The Comptroller and Auditor General audits the accounts of public accounts,. This includes conventional auditing and checking that they give a true and fair view of the underlying transactions. Systems are also reviewed in accordance with conventional auditing practice.
Challenges to Tax and Use Public Funds
Attempts to challenge taxes have generally failed on the basis that these are matters of distributive justice for the Oireachtas. In Madigan v Attorney General, an attempt to challenge the former residential property tax invalid was rejected.
A challenge to restrictions on write-offs in respect of car use for salesmen, because that discriminated against persons who had to use a car in the course of employment, was rejected.
The courts have been willing to invalidate revenue laws on the grounds of breach of equality protection and on the grounds of failure in the  State’s obligation to provide for the position of the family.

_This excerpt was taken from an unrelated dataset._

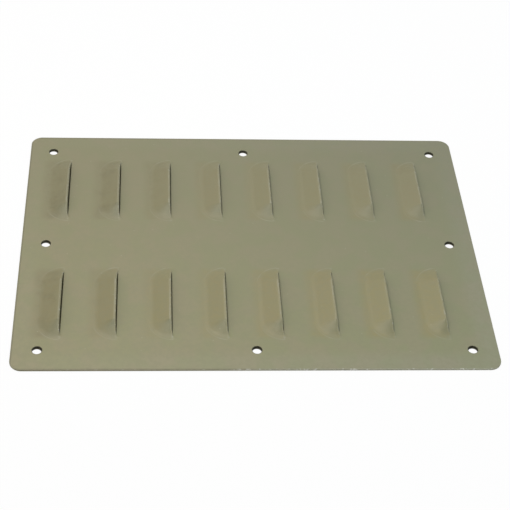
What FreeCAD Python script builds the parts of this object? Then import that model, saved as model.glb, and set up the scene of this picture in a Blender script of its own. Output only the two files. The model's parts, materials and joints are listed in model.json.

In rh McKenna case, the government’s decision to use public funds in support of a constitutional referendum was held to be invalid. It was ultra vires the State to seek amendments to the Constitution. The High Court so held. Supreme Court proceeded in the same way on the grounds of equality between the proponents and opponents of the referendum.
In Kennedy v Hearne and Deignan v Hearne, it has been held that the Revenue Commissioner’s power to raise assessments, was constitutional. This is so, notwithstanding that the assessment creates a legally enforceable liability.
The State has the power to attach revenue assessments to accounts and by way of execution to revenue sheriff. In Orange v Revenue Commissioners, the constitutionality of this provision was questioned but not decided.
In Pringle v Government of Ireland, the European Stability Mechanism adopted pursuant to Article 29.10 providing permanent financial stability mechanisms. A challenge to Ireland’s commitment to provide funding without a referendum was rejected.